Pentagon officials were recently notified that a US Navy sailor was taken in for questioning as part of an ongoing investigation by the Naval Criminal Investigative Service (NCIS) and the Bureau of Alcohol, Tobacco, Firearms and Explosives, according to a senior defense official who spoke with the Associated Press earlier this week.
It’s worth noting that the sailor taken in for questioning was not detained by federal authorities. However, San Diego, California, outlet ABC 10News cited NCIS sources in reporting that “multiple search warrants” have been executed by federal agents on the sailor’s “home and property.”
“The Navy will not comment on an ongoing investigation to protect the integrity of the investigative process and all those involved,” Navy spokesperson Lt. Tim Pietrack told the AP.
“We have nothing to announce at this time.”
According to Navy officials, it took “four days of firefighting” to extinguish the flames aboard the Bonhomme Richard, which has been left with extensive electrical, mechanical and structural damage. The fire reportedly began on July 12 in a storage area of the San Diego Bay-docked vessel.

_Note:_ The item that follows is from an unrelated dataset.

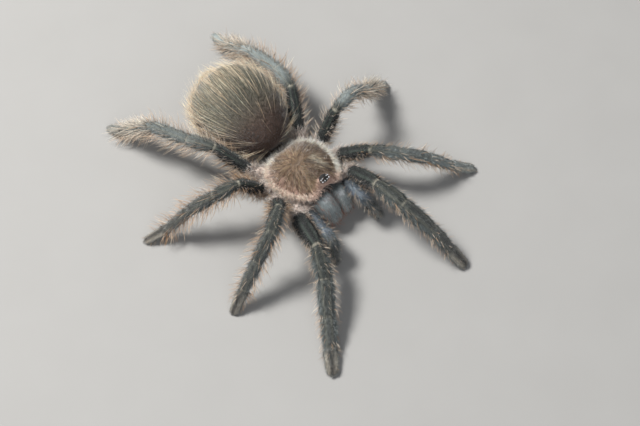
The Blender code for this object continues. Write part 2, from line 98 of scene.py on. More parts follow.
def rise(value: Array, start: float, end: float) -> Array:
    """A smooth step from 0 at start to 1 at end."""
    share = np.clip((value - start) / (end - start), 0, 1)
    return share * share * (3 - 2 * share)


def off_top(turn: Array) -> Array:
    """How far a place lies from a shell's upper side, either way, as a share of the whole way round."""
    return np.abs(((turn + 0.5) % 1) - 0.5)


def row_middles(grid: Array) -> tuple[Array, Array]:
    """The middles of a grid's first and last row, where its poles lie."""
    return grid[0].mean(axis=0), grid[-1].mean(axis=0)


def dye(code: str) -> Array:
    """A display colour such as d8c3a5, as linear red, green and blue."""
    display = np.array([int(code[k : k + 2], 16) for k in (0, 2, 4)]) / 255
    return np.where(display <= 0.04045, display / 12.92, ((display + 0.055) / 1.055) ** 2.4)


def soften(values: Array, reach: float, step: float, odd: bool) -> Array:
    """Rounds off a row of values by a running mean with bell-shaped weights.

    Args:
        values: one value or point for each step along a path.
        reach: how far the bell reaches before its weight has sunk to about 0.6, as a length.
        step: the distance between two values.
        odd: whether the path runs straight on past its ends, as its points do, or stays level, as a girth.

    Returns:
        The rounded values, as many as before.
    """
    half = max(1, int(round(3 * reach / step)))
    weights = np.exp(-0.5 * (np.arange(-half, half + 1) * step / reach) ** 2)
    weights /= weights.sum()
    pads = ((half, half),) + ((0, 0),) * (values.ndim - 1)
    if odd:
        padded = np.pad(values, pads, mode="reflect", reflect_type="odd")
    else:
        padded = np.pad(values, pads, mode="edge")
    flat = padded.reshape(len(padded), -1)
    rounded = [np.convolve(flat[:, k], weights, mode="valid") for k in range(flat.shape[1])]
    return np.stack(rounded, axis=-1).reshape(values.shape)


# ------------------------------
# The frame


def corners(node: str) -> Array:
    """The corners of a frame node's solid, each once."""
    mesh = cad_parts[node].data
    flat = np.empty(len(mesh.vertices) * 3, np.float32)
    mesh.vertices.foreach_get("co", flat)
    return np.unique(flat.reshape(-1, 3).astype(float).round(7), axis=0)


@dataclass
class Rings:
    """A row of rings along a tube: their centres and half sizes across and upwards."""

    centres: Array
    half_widths: Array
    half_heights: Array


def tube_frame(tangents: Array) -> tuple[Array, Array]:
    """The level direction across a path, and the direction to its upper side, at each of its points."""
    across = unit(np.cross(UP, tangents))
    return across, np.cross(tangents, across)


def read_rings(node: str, before: Array, count: int) -> Rings:
    """Reads the rings of a straight tube from the frame.

    Sorted by their distance along the tube, each run of twelve corners is one ring. The tube's direction
    starts as the longest extent of its corners, pointing away from the given point, and is then taken from
    its rings.

    Args:
        node: the frame's node.
        before: a point on the side where the tube starts.
        count: how many rings to read.

    Returns:
        The rings, in order from the start.
    """
    points = corners(node)
    offsets = points - points.mean(axis=0)
    way = np.linalg.svd(offsets, full_matrices=False)[2][0]
    way = way * np.sign(way @ (points.mean(axis=0) - before))
    for _ in range(6):
        order = np.argsort(points @ way)
        way = unit(points[order[-RING:]].mean(axis=0) - points[order[:RING]].mean(axis=0))
    order = np.argsort(points @ way)
    way = unit(points[order[RING : 2 * RING]].mean(axis=0) - points[order[:RING]].mean(axis=0))
    order = np.argsort(points @ way)
    rings = points[order[: RING * count]].reshape(count, RING, 3)
    centres = rings.mean(axis=1)
    across, upwards = tube_frame(way[None])
    spread = rings - centres[:, None]
    edge = math.cos(math.pi / RING)
    return Rings(
        centres,
        np.abs(spread @ across[0]).max(axis=1) / edge,
        np.abs(spread @ upwards[0]).max(axis=1) / edge,
    )


# ------------------------------
# The atlas, the shells and the roots of hairs on them


@dataclass(frozen=True)
class Cell:
    """The rectangle of the atlas that one shell is unrolled on."""

    left: float
    low: float
    width: float
    height: float

    def place(self, around: Array, along: Array) -> Array:
        """The atlas point for a share of the way round and along the shell."""
        return np.stack([self.left + self.width * around, self.low + self.height * along], axis=-1)

    def strip(self, index: int, count: int) -> "Cell":
        """One of so many equal upright strips of the cell."""
        width = self.width / count
        return Cell(self.left + width * index, self.low, width * 0.9, self.height)


class Atlas:
    """Hands out equal cells of the unit square, row by row."""

    COLUMNS = 5
    ROWS = 5
    MARGIN = 0.006

    def __init__(self) -> None:
        """Starts with no cell given out."""
        self.used = 0

    def cell(self) -> Cell:
        """The next free cell, with a margin all round."""
        row, column = divmod(self.used, self.COLUMNS)
        self.used += 1
        width, height = 1 / self.COLUMNS, 1 / self.ROWS
        return Cell(
            column * width + self.MARGIN,
            row * height + self.MARGIN,
            width - 2 * self.MARGIN,
            height - 2 * self.MARGIN,
        )


@dataclass
class Roots:
    """Where hairs grow: their places, the skin's directions there, and their points on the atlas."""

    place: Array
    normal: Array
    along: Array
    share: Array
    turn: Array
    atlas: Array
    fields: dict[str, Array]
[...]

Though the full extent of the damage to the Wasp-class amphibious assault ship remains unknown, Lt. Cmdr. Jae Park, engineer officer on the USS Stethem (DDG 63), has been directing overall damage control efforts and the more than 60 steelworkers tasked with reconstruction, according to a Tuesday release from the Department of Defense.
Additional crew members from the Stethem have provided equipment and manpower for the firefighting and overhaul efforts.
General Dynamics National Steel and Shipbuilding was nearing the end of its two-year, approximately $250 million series of upgrades to the Bonhomme Richard when the fire broke out in July. NBC San Diego noted that 160 sailors who were onboard had to evacuate, and more than 60 sailors and civilians were treated for minor injuries, heat exhaustion and smoke inhalation.
“The ship can be repaired; whether or not it will be repaired, that will be determined," Rear Adm. Philip E. Sobeck said back in July. Considering the ongoing repairs, it’s presumed the overhaul costs do not exceed the estimated $4 billion price tag to replace the Bonhomme Richard.